Records provided
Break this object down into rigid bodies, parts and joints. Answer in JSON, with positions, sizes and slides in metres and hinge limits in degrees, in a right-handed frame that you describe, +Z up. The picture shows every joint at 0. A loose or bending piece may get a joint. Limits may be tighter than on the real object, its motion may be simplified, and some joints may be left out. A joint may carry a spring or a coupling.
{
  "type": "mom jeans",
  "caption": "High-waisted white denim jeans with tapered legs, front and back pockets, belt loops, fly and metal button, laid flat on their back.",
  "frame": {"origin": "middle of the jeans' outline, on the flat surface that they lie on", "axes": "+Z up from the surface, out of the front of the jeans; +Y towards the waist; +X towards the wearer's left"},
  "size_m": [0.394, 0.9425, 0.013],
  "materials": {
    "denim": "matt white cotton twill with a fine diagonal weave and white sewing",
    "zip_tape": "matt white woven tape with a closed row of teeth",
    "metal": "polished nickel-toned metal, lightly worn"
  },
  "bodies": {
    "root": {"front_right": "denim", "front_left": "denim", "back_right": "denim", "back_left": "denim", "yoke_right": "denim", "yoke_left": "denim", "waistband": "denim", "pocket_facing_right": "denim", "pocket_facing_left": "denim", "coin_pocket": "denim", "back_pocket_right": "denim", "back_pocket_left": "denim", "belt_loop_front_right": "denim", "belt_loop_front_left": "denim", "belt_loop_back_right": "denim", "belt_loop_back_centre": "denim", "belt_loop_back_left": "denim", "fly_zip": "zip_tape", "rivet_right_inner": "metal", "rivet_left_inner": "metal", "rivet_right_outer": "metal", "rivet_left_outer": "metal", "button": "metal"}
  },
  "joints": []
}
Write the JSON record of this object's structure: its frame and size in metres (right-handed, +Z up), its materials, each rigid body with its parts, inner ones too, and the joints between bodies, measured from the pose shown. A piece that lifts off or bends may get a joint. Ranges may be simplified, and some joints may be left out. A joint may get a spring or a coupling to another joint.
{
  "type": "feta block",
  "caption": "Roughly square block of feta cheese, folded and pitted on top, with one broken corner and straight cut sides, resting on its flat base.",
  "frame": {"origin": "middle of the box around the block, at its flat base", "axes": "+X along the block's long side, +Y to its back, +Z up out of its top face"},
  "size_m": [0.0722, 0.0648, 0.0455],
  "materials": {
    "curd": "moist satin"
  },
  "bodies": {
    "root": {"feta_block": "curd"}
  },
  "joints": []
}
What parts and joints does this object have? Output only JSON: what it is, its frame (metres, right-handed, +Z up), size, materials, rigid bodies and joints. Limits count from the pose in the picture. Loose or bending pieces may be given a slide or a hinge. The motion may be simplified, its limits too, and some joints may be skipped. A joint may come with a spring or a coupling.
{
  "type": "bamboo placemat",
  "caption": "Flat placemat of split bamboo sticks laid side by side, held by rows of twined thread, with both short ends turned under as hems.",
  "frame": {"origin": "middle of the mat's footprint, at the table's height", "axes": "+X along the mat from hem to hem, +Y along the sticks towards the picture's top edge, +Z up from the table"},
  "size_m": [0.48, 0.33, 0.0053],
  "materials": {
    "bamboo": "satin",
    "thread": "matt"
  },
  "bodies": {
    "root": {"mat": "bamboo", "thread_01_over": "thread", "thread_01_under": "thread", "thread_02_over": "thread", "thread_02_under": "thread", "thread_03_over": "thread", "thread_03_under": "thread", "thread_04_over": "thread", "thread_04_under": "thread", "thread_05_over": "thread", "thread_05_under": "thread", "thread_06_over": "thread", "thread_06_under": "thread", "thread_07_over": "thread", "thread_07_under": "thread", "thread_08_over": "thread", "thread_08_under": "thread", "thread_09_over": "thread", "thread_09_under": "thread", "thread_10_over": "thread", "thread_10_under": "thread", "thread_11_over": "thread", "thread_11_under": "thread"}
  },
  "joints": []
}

Stated task
Print out every record again, exactly and in full.

Response for this exercise
Break this object down into rigid bodies, parts and joints. Answer in JSON, with positions, sizes and slides in metres and hinge limits in degrees, in a right-handed frame that you describe, +Z up. The picture shows every joint at 0. A loose or bending piece may get a joint. Limits may be tighter than on the real object, its motion may be simplified, and some joints may be left out. A joint may carry a spring or a coupling.
{
  "type": "mom jeans",
  "caption": "High-waisted white denim jeans with tapered legs, front and back pockets, belt loops, fly and metal button, laid flat on their back.",
  "frame": {"origin": "middle of the jeans' outline, on the flat surface that they lie on", "axes": "+Z up from the surface, out of the front of the jeans; +Y towards the waist; +X towards the wearer's left"},
  "size_m": [0.394, 0.9425, 0.013],
  "materials": {
    "denim": "matt white cotton twill with a fine diagonal weave and white sewing",
    "zip_tape": "matt white woven tape with a closed row of teeth",
    "metal": "polished nickel-toned metal, lightly worn"
  },
  "bodies": {
    "root": {"front_right": "denim", "front_left": "denim", "back_right": "denim", "back_left": "denim", "yoke_right": "denim", "yoke_left": "denim", "waistband": "denim", "pocket_facing_right": "denim", "pocket_facing_left": "denim", "coin_pocket": "denim", "back_pocket_right": "denim", "back_pocket_left": "denim", "belt_loop_front_right": "denim", "belt_loop_front_left": "denim", "belt_loop_back_right": "denim", "belt_loop_back_centre": "denim", "belt_loop_back_left": "denim", "fly_zip": "zip_tape", "rivet_right_inner": "metal", "rivet_left_inner": "metal", "rivet_right_outer": "metal", "rivet_left_outer": "metal", "button": "metal"}
  },
  "joints": []
}
Write the JSON record of this object's structure: its frame and size in metres (right-handed, +Z up), its materials, each rigid body with its parts, inner ones too, and the joints between bodies, measured from the pose shown. A piece that lifts off or bends may get a joint. Ranges may be simplified, and some joints may be left out. A joint may get a spring or a coupling to another joint.
{
  "type": "feta block",
  "caption": "Roughly square block of feta cheese, folded and pitted on top, with one broken corner and straight cut sides, resting on its flat base.",
  "frame": {"origin": "middle of the box around the block, at its flat base", "axes": "+X along the block's long side, +Y to its back, +Z up out of its top face"},
  "size_m": [0.0722, 0.0648, 0.0455],
  "materials": {
    "curd": "moist satin"
  },
  "bodies": {
    "root": {"feta_block": "curd"}
  },
  "joints": []
}
What parts and joints does this object have? Output only JSON: what it is, its frame (metres, right-handed, +Z up), size, materials, rigid bodies and joints. Limits count from the pose in the picture. Loose or bending pieces may be given a slide or a hinge. The motion may be simplified, its limits too, and some joints may be skipped. A joint may come with a spring or a coupling.
{
  "type": "bamboo placemat",
  "caption": "Flat placemat of split bamboo sticks laid side by side, held by rows of twined thread, with both short ends turned under as hems.",
  "frame": {"origin": "middle of the mat's footprint, at the table's height", "axes": "+X along the mat from hem to hem, +Y along the sticks towards the picture's top edge, +Z up from the table"},
  "size_m": [0.48, 0.33, 0.0053],
  "materials": {
    "bamboo": "satin",
    "thread": "matt"
  },
  "bodies": {
    "root": {"mat": "bamboo", "thread_01_over": "thread", "thread_01_under": "thread", "thread_02_over": "thread", "thread_02_under": "thread", "thread_03_over": "thread", "thread_03_under": "thread", "thread_04_over": "thread", "thread_04_under": "thread", "thread_05_over": "thread", "thread_05_under": "thread", "thread_06_over": "thread", "thread_06_under": "thread", "thread_07_over": "thread", "thread_07_under": "thread", "thread_08_over": "thread", "thread_08_under": "thread", "thread_09_over": "thread", "thread_09_under": "thread", "thread_10_over": "thread", "thread_10_under": "thread", "thread_11_over": "thread", "thread_11_under": "thread"}
  },
  "joints": []
}